Search the records for the word "object" and pick out every line that has it.

### Dataset records
╔══
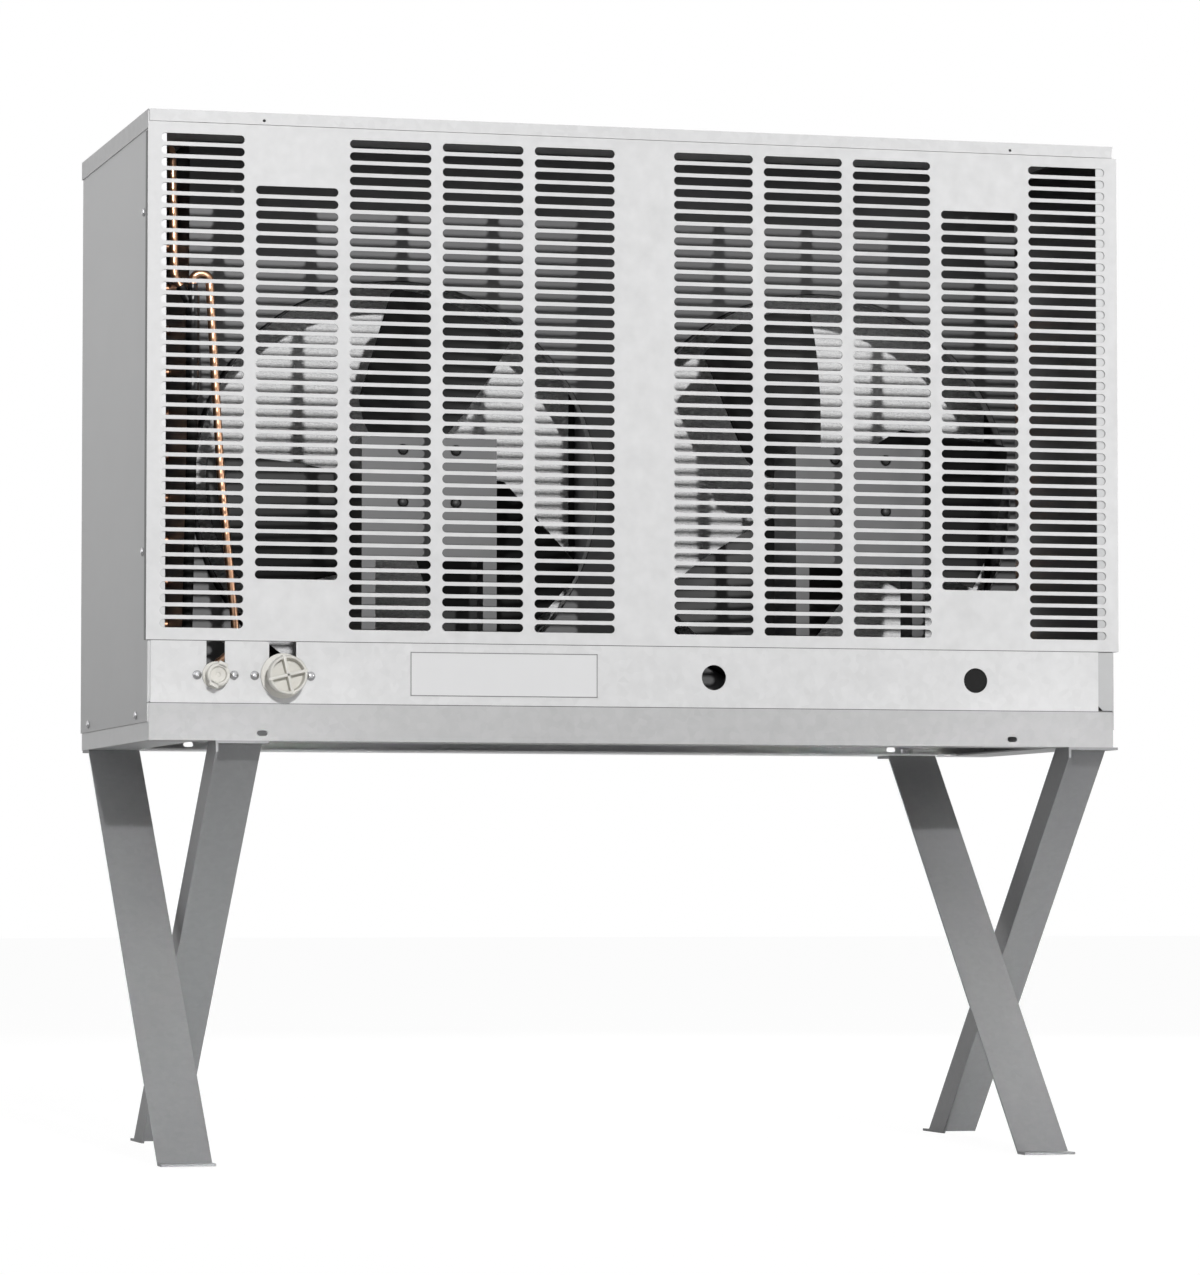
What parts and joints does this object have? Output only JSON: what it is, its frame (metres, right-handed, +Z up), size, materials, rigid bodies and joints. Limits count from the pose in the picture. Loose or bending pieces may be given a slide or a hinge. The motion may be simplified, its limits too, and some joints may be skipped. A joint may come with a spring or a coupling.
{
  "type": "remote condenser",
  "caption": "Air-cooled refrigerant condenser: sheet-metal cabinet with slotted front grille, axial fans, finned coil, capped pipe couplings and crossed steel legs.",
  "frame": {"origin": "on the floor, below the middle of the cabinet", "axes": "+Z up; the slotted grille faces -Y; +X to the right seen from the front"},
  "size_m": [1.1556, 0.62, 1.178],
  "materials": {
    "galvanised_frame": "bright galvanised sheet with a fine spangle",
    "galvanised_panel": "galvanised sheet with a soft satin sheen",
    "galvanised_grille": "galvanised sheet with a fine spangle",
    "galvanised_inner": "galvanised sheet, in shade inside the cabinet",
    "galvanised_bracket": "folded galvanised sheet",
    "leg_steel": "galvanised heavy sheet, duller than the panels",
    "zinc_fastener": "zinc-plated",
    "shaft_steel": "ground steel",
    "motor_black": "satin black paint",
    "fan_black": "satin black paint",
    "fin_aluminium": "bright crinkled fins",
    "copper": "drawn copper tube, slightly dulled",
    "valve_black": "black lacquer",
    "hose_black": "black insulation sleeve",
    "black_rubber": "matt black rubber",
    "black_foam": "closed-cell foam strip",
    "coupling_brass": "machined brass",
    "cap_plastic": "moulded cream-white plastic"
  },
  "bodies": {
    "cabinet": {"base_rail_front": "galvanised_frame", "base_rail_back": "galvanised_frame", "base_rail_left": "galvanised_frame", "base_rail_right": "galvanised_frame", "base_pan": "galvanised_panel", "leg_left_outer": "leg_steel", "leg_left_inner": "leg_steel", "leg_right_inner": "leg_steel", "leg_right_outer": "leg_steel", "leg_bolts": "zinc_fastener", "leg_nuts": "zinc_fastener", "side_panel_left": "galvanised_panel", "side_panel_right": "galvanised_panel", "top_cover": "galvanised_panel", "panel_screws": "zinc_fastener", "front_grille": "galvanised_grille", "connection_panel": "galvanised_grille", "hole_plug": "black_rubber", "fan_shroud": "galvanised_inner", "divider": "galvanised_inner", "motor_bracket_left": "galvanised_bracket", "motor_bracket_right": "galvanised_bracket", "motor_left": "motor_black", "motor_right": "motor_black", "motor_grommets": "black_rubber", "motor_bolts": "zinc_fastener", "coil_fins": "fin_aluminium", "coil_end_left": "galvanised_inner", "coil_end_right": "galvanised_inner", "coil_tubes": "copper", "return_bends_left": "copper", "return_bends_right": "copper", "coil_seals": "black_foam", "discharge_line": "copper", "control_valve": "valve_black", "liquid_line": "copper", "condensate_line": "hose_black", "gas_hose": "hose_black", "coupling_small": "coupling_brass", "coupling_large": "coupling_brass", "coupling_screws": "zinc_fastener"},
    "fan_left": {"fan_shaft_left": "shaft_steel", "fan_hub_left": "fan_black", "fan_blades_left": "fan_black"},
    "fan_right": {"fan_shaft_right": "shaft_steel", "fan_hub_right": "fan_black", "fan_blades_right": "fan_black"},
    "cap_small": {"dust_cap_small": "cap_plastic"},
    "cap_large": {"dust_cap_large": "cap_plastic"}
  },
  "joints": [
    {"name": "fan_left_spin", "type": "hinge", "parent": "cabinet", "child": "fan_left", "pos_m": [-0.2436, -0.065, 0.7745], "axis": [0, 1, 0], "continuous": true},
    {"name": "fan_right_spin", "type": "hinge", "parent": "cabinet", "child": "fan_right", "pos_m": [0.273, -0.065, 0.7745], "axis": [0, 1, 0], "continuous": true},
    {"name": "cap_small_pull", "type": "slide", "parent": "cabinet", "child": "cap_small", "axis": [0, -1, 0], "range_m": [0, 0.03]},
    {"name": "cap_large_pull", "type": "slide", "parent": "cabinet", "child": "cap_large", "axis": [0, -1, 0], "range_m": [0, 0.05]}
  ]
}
╚══
╔══
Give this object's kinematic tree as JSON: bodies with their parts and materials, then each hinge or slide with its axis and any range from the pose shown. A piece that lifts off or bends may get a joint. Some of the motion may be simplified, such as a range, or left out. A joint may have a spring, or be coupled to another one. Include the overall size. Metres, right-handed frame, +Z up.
╚══
╔══
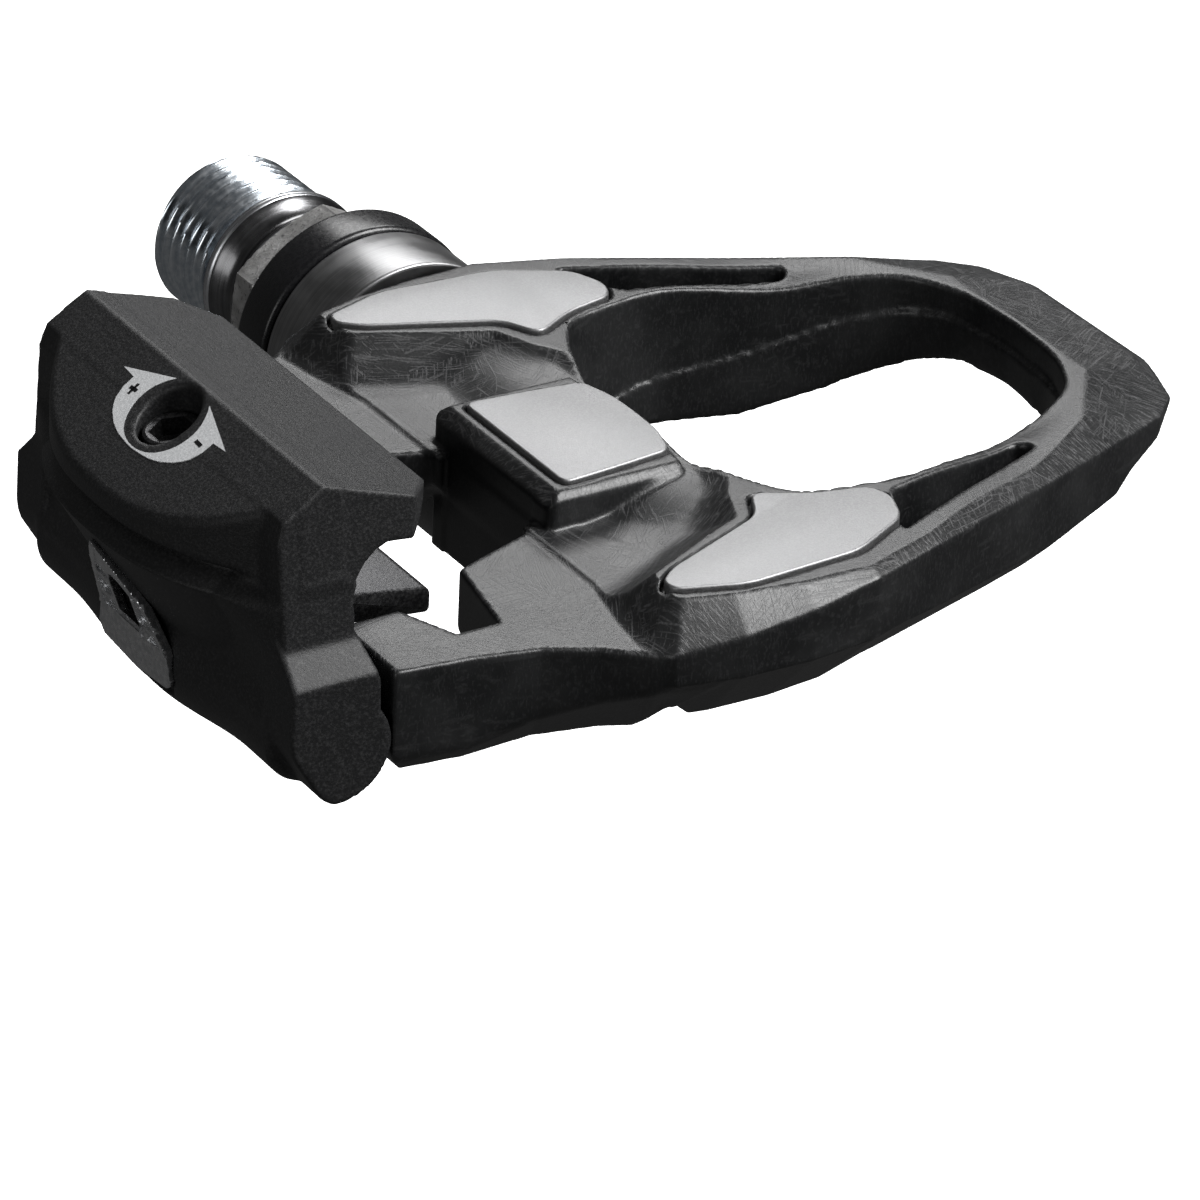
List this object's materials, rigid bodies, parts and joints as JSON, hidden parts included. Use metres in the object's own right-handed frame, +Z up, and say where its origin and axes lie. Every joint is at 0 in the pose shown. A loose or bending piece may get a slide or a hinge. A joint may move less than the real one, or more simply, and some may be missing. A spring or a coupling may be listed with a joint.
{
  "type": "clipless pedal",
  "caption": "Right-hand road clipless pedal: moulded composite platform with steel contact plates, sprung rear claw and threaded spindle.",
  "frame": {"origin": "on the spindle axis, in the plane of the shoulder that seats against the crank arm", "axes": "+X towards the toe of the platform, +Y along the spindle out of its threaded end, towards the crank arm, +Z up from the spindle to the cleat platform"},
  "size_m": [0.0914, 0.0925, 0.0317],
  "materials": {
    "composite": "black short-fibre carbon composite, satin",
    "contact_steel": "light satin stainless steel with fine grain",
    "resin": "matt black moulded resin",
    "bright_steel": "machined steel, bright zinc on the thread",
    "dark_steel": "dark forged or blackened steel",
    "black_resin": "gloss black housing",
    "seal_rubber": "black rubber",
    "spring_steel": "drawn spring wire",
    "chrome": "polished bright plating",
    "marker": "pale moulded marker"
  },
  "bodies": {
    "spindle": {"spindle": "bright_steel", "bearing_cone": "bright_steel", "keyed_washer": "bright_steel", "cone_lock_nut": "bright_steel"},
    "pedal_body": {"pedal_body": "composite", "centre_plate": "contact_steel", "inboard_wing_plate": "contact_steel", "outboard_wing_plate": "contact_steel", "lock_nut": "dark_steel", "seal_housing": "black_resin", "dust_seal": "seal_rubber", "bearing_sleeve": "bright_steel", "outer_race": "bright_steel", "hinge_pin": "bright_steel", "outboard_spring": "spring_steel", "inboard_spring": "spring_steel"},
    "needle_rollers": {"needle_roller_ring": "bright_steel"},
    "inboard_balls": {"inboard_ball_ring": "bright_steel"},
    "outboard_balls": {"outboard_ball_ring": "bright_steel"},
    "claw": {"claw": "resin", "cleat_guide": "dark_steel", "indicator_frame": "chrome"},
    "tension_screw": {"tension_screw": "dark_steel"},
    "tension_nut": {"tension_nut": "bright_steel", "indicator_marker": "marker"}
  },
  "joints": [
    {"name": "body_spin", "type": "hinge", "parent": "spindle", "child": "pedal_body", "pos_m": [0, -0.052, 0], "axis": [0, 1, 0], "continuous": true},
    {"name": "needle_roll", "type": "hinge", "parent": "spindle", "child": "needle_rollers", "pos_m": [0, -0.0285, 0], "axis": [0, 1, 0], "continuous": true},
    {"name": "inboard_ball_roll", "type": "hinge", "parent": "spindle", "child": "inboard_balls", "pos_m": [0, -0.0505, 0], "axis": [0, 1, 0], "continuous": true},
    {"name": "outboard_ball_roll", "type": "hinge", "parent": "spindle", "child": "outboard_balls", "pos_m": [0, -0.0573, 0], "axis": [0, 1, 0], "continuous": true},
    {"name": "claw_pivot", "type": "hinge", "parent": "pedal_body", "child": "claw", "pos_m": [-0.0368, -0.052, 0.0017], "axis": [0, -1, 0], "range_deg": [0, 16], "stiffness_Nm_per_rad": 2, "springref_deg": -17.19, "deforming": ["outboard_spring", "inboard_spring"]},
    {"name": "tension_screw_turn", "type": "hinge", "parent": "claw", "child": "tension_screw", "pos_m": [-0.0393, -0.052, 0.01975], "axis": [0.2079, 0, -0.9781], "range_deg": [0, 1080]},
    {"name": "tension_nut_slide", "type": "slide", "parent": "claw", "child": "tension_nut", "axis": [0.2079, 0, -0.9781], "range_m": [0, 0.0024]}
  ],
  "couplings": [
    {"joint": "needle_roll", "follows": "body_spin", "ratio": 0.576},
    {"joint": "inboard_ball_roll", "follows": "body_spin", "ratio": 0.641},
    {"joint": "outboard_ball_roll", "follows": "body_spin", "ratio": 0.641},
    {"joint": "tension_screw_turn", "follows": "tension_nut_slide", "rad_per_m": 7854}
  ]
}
╚══
### Answer below
What parts and joints does this object have? Output only JSON: what it is, its frame (metres, right-handed, +Z up), size, materials, rigid bodies and joints. Limits count from the pose in the picture. Loose or bending pieces may be given a slide or a hinge. The motion may be simplified, its limits too, and some joints may be skipped. A joint may come with a spring or a coupling.
Give this object's kinematic tree as JSON: bodies with their parts and materials, then each hinge or slide with its axis and any range from the pose shown. A piece that lifts off or bends may get a joint. Some of the motion may be simplified, such as a range, or left out. A joint may have a spring, or be coupled to another one. Include the overall size. Metres, right-handed frame, +Z up.
List this object's materials, rigid bodies, parts and joints as JSON, hidden parts included. Use metres in the object's own right-handed frame, +Z up, and say where its origin and axes lie. Every joint is at 0 in the pose shown. A loose or bending piece may get a slide or a hinge. A joint may move less than the real one, or more simply, and some may be missing. A spring or a coupling may be listed with a joint.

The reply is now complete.